В духе философской созерцательности античных мыслителей Скорина ставит перед человеком задачу самопознания. В предисловии к книге Иова мыслитель пишет: «Ест наивышшая мудрость розмышление смерти, и познание самого себе, и вспоминание на приидущие речи» (3, 15). Воскрешая эту сократовскую идею, Скорина вольно или невольно противопоставляет ее господствующему религиозному учению, согласно которому главной задачей человека является богопознание. Обосновывая принцип философской рефлексии, или разумного самопознания, Скорина не только продолжает традиции античной этики, но и выражает одну из характернейших черт философии морали эпохи Возрождения. Точка зрения Скорины перекликается, в частности, с мнением Эразма Роттердамского, считавшего, что «существует единственный путь к блаженству. Во-первых, познай самого себя, затем действуй, руководствуясь не аффектами, а соображениями разума» (70, 602).
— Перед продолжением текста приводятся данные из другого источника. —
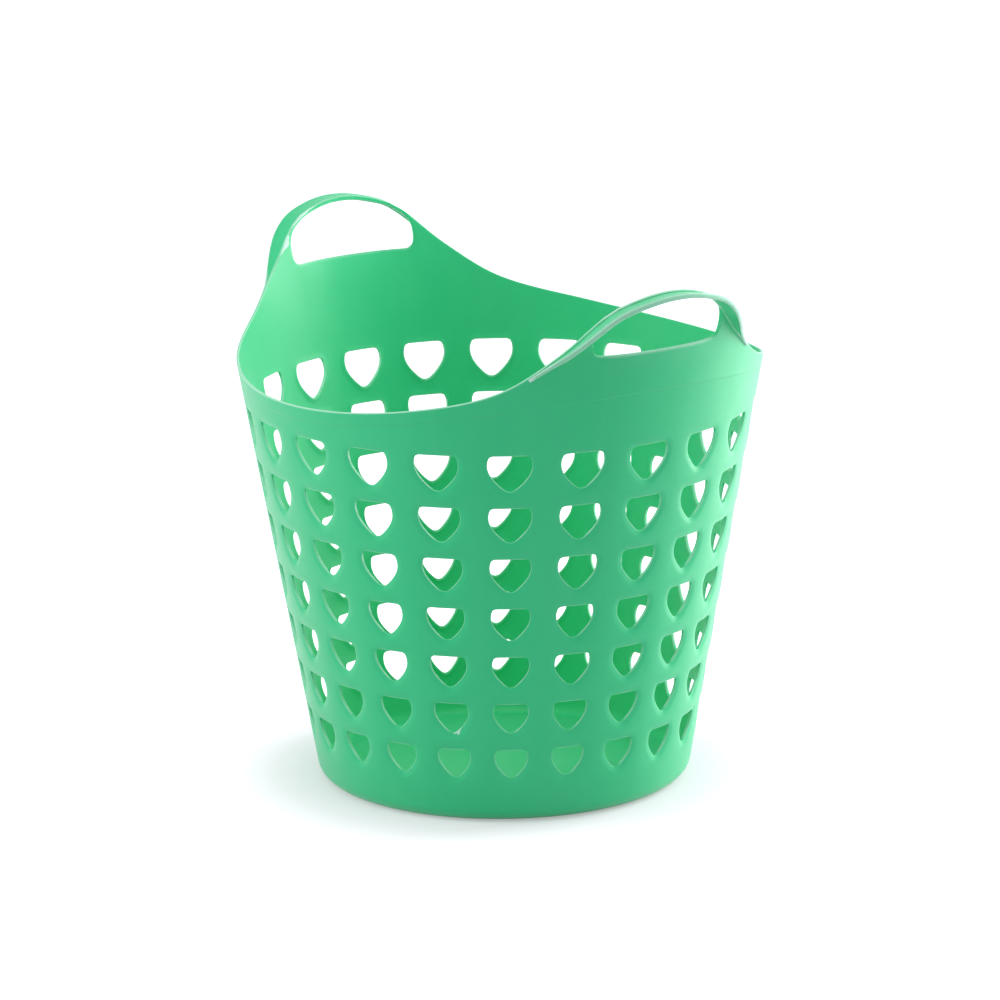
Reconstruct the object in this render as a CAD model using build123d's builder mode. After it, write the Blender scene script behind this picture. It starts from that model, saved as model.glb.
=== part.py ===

В качестве этического идеала у Скорины выступает совершенная интеллектуально-нравственная личность. Интеллектуальные добродетели выражаются в скорининских комментариях чаще всего понятием «мудрость», нравственные — понятием «добрые обычаи». И те и другие в духе аристотелевской этики рассматриваются Скориной как благоприобретенные, связанные с активной разумно-познавательной и общественно-практической деятельностью человека. В соответствии с тенденцией эпохи Возрождения Скорина прославляет людей, которые стремятся к познанию и всем прочим наслаждениям предпочитают наслаждение духа. В качестве примера у него выступают такие библейские интеллектуалы, как царь Соломон, который «не просил еси собе дней многых, ни богатества», но «мудрости и разума» (3, 16); царь Птолемей Филадельф, владелец знаменитой Александрийской «книжницы», т. е. библиотеки, в которой насчитывалось, как сообщает Скорина, свыше 40 тысяч книг. «Таковый убо был милосник наукы и мудрости,— пишет мыслитель о Птолемее Филадельфе,— иже болей избрал оставити в науце и в книгах вечную славу и паметь свою, нежели во тленных великих царскых сокровищах» (там же, 22—23). Стремление к интеллектуально-творческому самовыражению Скорина считает одним из наиболее похвальных достоинств человека. Иисус Сирахов, рассказывает он, приехав в Александрию, был поражен книжным богатством тамошней библиотеки. Он «узрел ест тамо множество книг различных и межи ими видел писмо и книгы деда своего... И возревновал ест тому, дабы оставил теже и по собе паметь, яко и предкове его оставили суть, дабы паметь его не загинула во веки» (там же, 23—24) (курсив наш. — С. П.). В скорининской интерпретации данного сюжета имплицитно содержится мысль о том, что бессмертие человека заключается в памяти потомства и обеспечивается его добрыми деяниями, умом, способностями, служением «пожитку посполитому». Это, разумеется, не соответствовало ортодоксально-христианской догме. Само по себе желание славы, известности, памяти в потомстве является отличительной чертой ренессансного сознания и совершенно не характерно для средневековой культуры, пронизанной духом анонимности. Здесь, несомненно, содержится высокая оценка земной деятельности человека, выражено возросшее представление о ценности индивидуального человеческого существования.